● **Data excerpts**:
— Start —

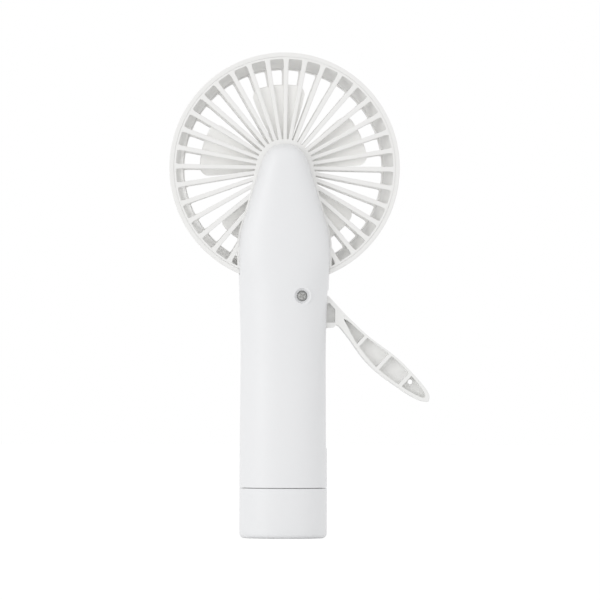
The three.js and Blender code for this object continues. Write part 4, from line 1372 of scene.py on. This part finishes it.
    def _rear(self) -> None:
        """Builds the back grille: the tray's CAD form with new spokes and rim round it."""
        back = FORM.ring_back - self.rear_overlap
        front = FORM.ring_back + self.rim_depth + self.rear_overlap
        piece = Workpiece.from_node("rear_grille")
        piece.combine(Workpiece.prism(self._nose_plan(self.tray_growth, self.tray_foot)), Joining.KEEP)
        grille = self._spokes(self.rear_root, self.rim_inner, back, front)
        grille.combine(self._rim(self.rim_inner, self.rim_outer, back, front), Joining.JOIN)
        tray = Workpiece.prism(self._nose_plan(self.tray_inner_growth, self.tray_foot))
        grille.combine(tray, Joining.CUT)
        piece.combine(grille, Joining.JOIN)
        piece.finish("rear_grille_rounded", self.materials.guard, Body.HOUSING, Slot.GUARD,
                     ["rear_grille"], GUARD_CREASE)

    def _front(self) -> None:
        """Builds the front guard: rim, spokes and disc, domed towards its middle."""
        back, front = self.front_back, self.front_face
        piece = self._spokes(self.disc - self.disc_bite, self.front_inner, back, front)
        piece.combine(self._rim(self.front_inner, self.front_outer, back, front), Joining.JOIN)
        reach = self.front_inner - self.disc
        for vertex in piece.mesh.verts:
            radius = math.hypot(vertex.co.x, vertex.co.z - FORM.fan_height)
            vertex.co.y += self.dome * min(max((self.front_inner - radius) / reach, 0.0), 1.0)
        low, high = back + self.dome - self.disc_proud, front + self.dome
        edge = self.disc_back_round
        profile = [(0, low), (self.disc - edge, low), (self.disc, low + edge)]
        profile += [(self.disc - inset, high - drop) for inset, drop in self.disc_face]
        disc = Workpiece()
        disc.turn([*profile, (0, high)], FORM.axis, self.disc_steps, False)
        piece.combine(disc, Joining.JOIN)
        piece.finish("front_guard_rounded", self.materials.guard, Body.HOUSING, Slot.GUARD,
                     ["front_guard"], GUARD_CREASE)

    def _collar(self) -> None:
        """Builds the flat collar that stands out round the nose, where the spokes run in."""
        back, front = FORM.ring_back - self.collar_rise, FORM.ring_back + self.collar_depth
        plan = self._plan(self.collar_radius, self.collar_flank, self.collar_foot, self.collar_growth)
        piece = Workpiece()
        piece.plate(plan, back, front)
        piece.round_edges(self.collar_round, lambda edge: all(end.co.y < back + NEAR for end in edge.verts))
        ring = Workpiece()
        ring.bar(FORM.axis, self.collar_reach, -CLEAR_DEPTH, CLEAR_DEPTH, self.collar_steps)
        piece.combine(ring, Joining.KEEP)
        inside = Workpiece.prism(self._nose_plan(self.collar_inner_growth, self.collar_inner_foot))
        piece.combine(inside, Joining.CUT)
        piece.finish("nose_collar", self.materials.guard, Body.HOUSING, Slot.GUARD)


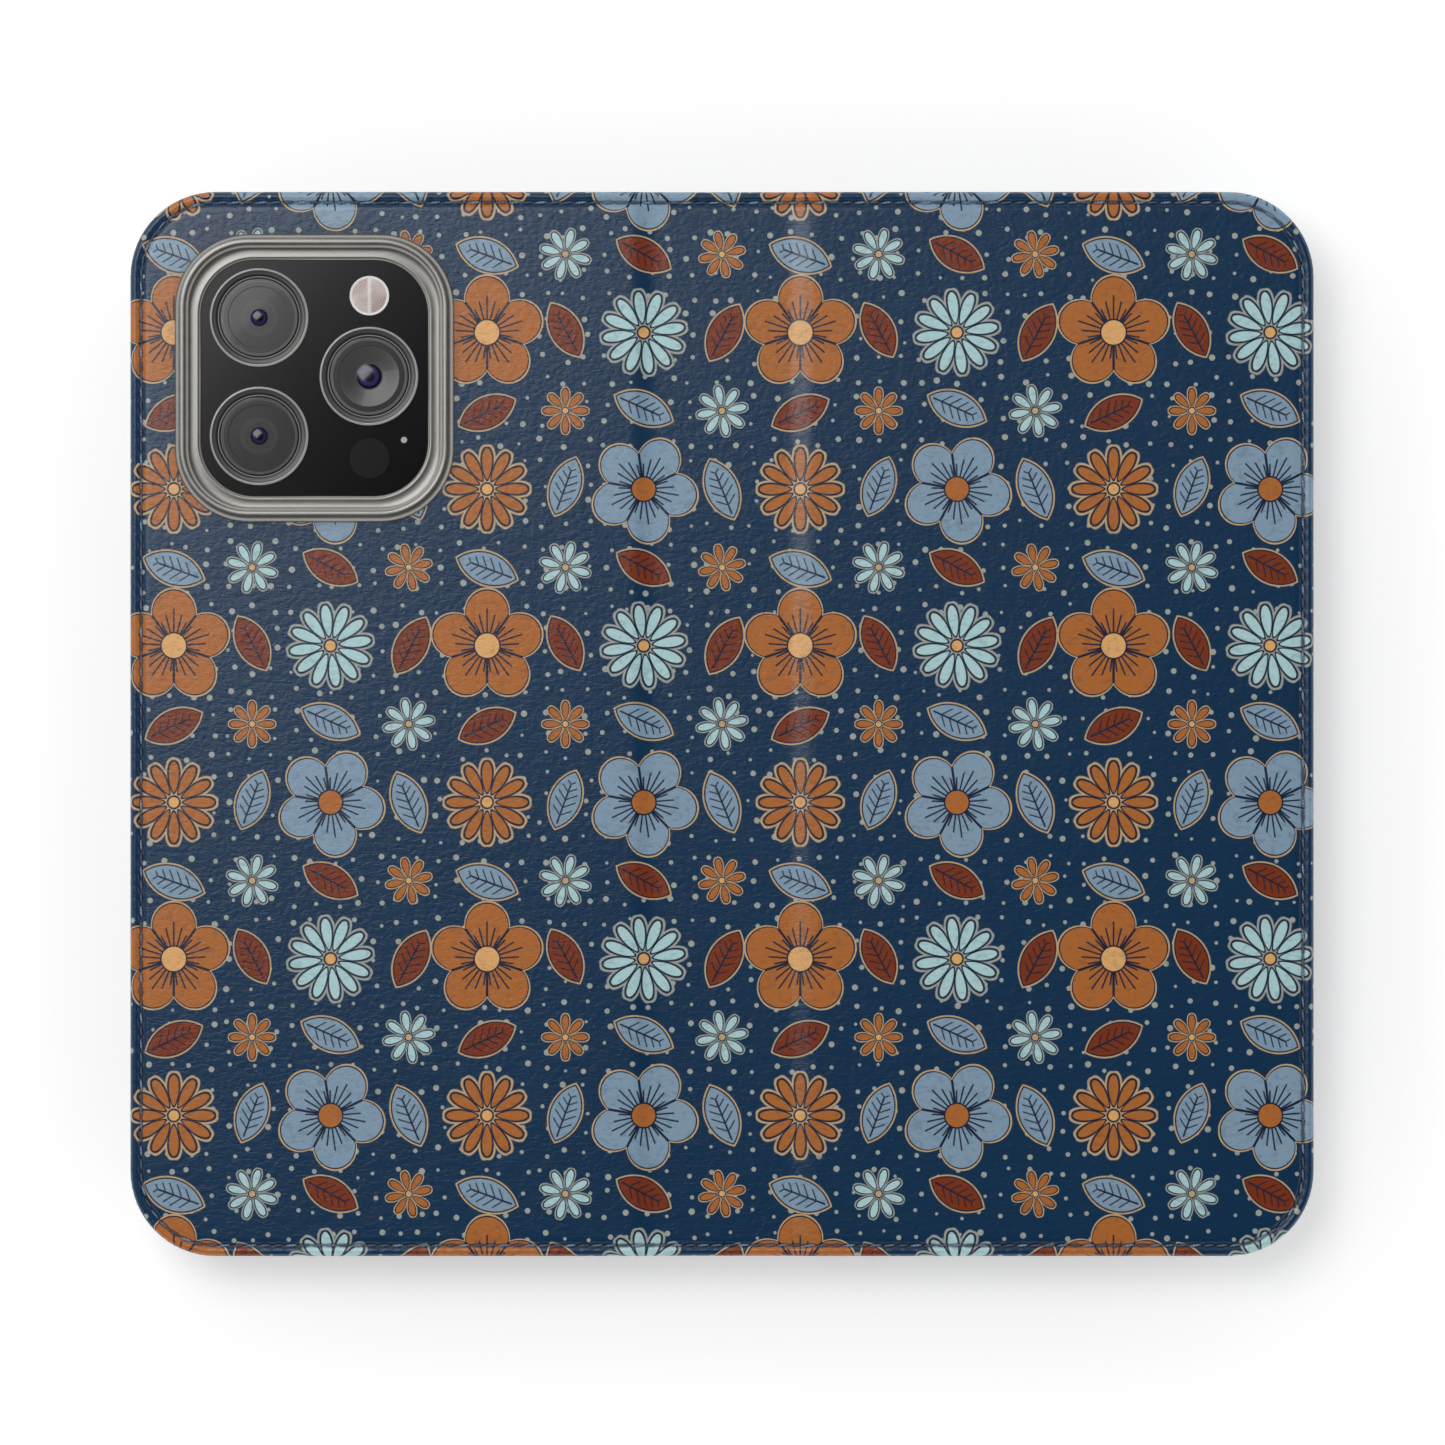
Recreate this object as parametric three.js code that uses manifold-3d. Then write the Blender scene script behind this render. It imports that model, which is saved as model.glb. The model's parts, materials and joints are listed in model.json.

— End —

● **Exercise aim**: Give all the records again. Match them exactly.

● **Written response**:
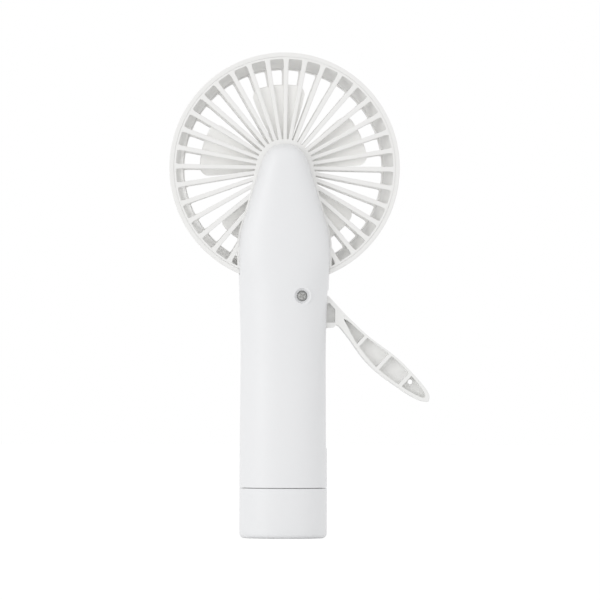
The three.js and Blender code for this object continues. Write part 4, from line 1372 of scene.py on. This part finishes it.
    def _rear(self) -> None:
        """Builds the back grille: the tray's CAD form with new spokes and rim round it."""
        back = FORM.ring_back - self.rear_overlap
        front = FORM.ring_back + self.rim_depth + self.rear_overlap
        piece = Workpiece.from_node("rear_grille")
        piece.combine(Workpiece.prism(self._nose_plan(self.tray_growth, self.tray_foot)), Joining.KEEP)
        grille = self._spokes(self.rear_root, self.rim_inner, back, front)
        grille.combine(self._rim(self.rim_inner, self.rim_outer, back, front), Joining.JOIN)
        tray = Workpiece.prism(self._nose_plan(self.tray_inner_growth, self.tray_foot))
        grille.combine(tray, Joining.CUT)
        piece.combine(grille, Joining.JOIN)
        piece.finish("rear_grille_rounded", self.materials.guard, Body.HOUSING, Slot.GUARD,
                     ["rear_grille"], GUARD_CREASE)

    def _front(self) -> None:
        """Builds the front guard: rim, spokes and disc, domed towards its middle."""
        back, front = self.front_back, self.front_face
        piece = self._spokes(self.disc - self.disc_bite, self.front_inner, back, front)
        piece.combine(self._rim(self.front_inner, self.front_outer, back, front), Joining.JOIN)
        reach = self.front_inner - self.disc
        for vertex in piece.mesh.verts:
            radius = math.hypot(vertex.co.x, vertex.co.z - FORM.fan_height)
            vertex.co.y += self.dome * min(max((self.front_inner - radius) / reach, 0.0), 1.0)
        low, high = back + self.dome - self.disc_proud, front + self.dome
        edge = self.disc_back_round
        profile = [(0, low), (self.disc - edge, low), (self.disc, low + edge)]
        profile += [(self.disc - inset, high - drop) for inset, drop in self.disc_face]
        disc = Workpiece()
        disc.turn([*profile, (0, high)], FORM.axis, self.disc_steps, False)
        piece.combine(disc, Joining.JOIN)
        piece.finish("front_guard_rounded", self.materials.guard, Body.HOUSING, Slot.GUARD,
                     ["front_guard"], GUARD_CREASE)

    def _collar(self) -> None:
        """Builds the flat collar that stands out round the nose, where the spokes run in."""
        back, front = FORM.ring_back - self.collar_rise, FORM.ring_back + self.collar_depth
        plan = self._plan(self.collar_radius, self.collar_flank, self.collar_foot, self.collar_growth)
        piece = Workpiece()
        piece.plate(plan, back, front)
        piece.round_edges(self.collar_round, lambda edge: all(end.co.y < back + NEAR for end in edge.verts))
        ring = Workpiece()
        ring.bar(FORM.axis, self.collar_reach, -CLEAR_DEPTH, CLEAR_DEPTH, self.collar_steps)
        piece.combine(ring, Joining.KEEP)
        inside = Workpiece.prism(self._nose_plan(self.collar_inner_growth, self.collar_inner_foot))
        piece.combine(inside, Joining.CUT)
        piece.finish("nose_collar", self.materials.guard, Body.HOUSING, Slot.GUARD)


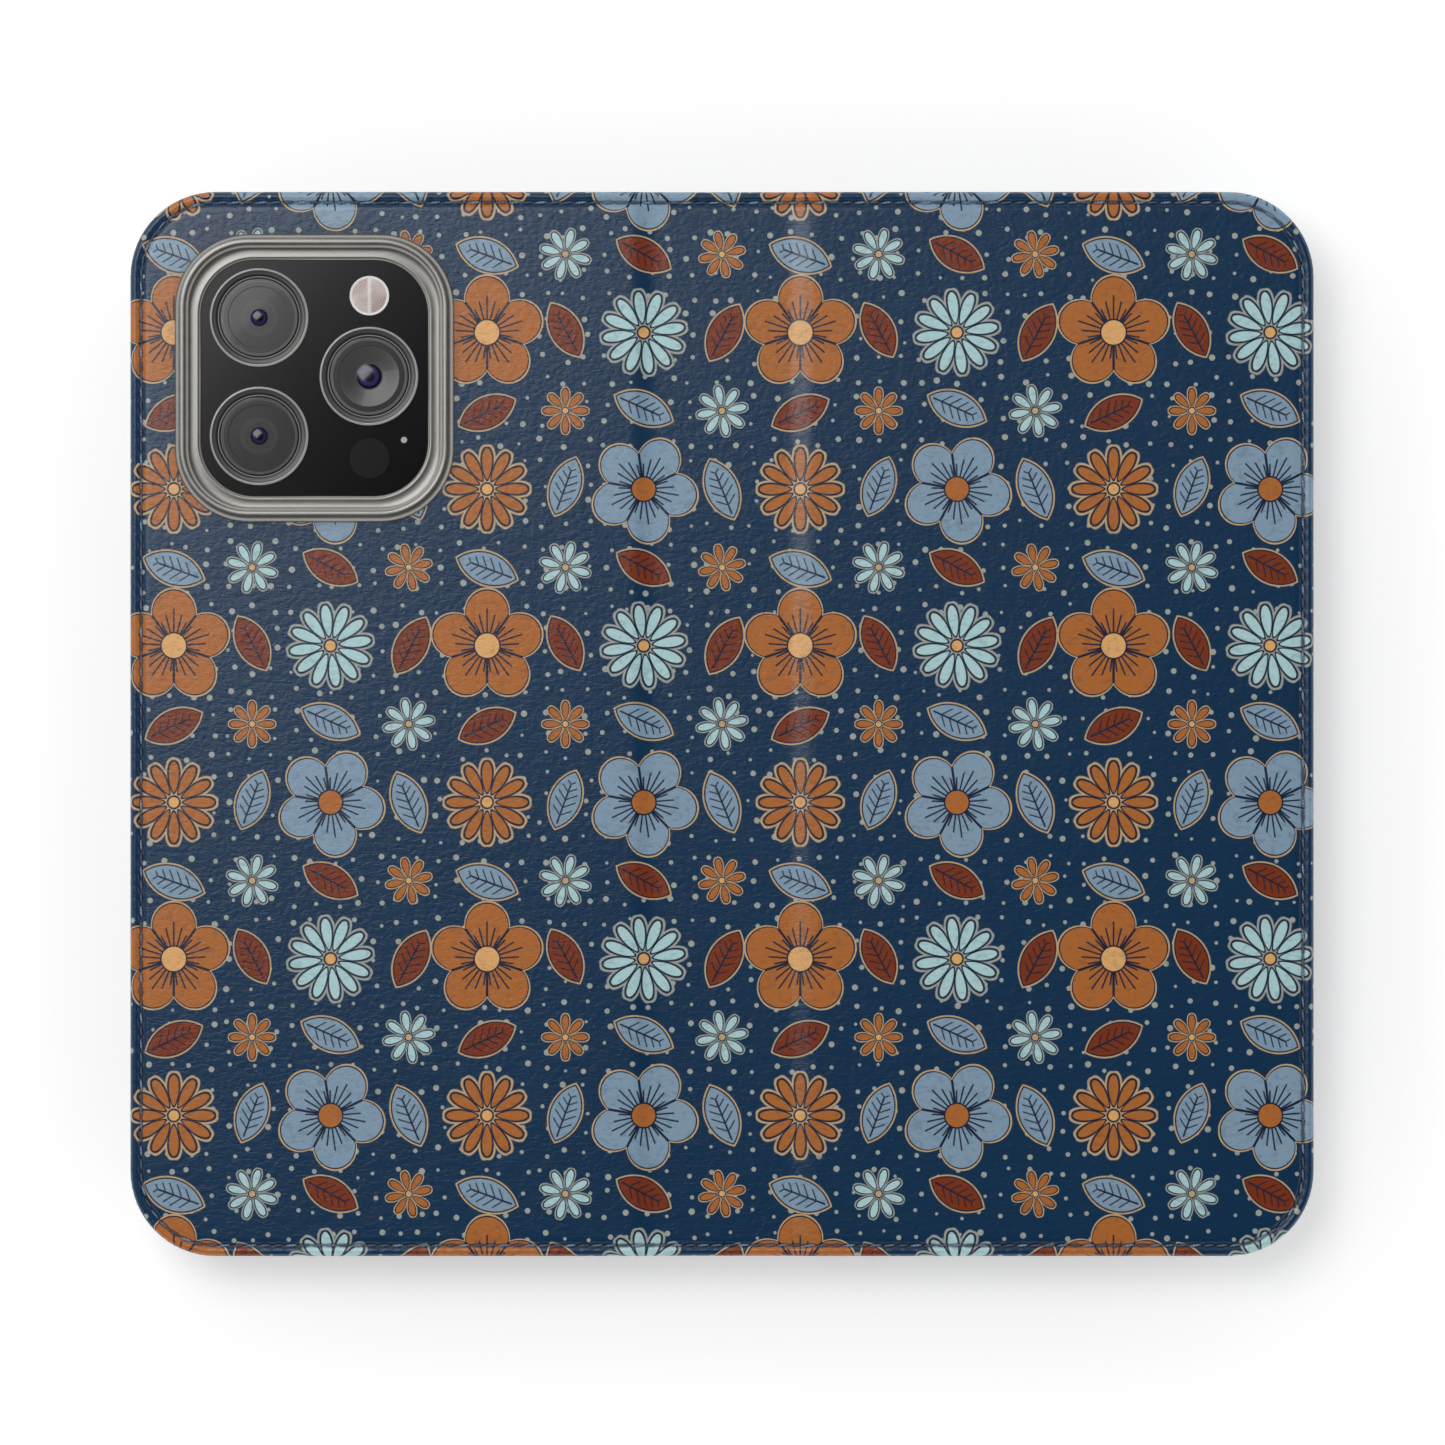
Recreate this object as parametric three.js code that uses manifold-3d. Then write the Blender scene script behind this render. It imports that model, which is saved as model.glb. The model's parts, materials and joints are listed in model.json.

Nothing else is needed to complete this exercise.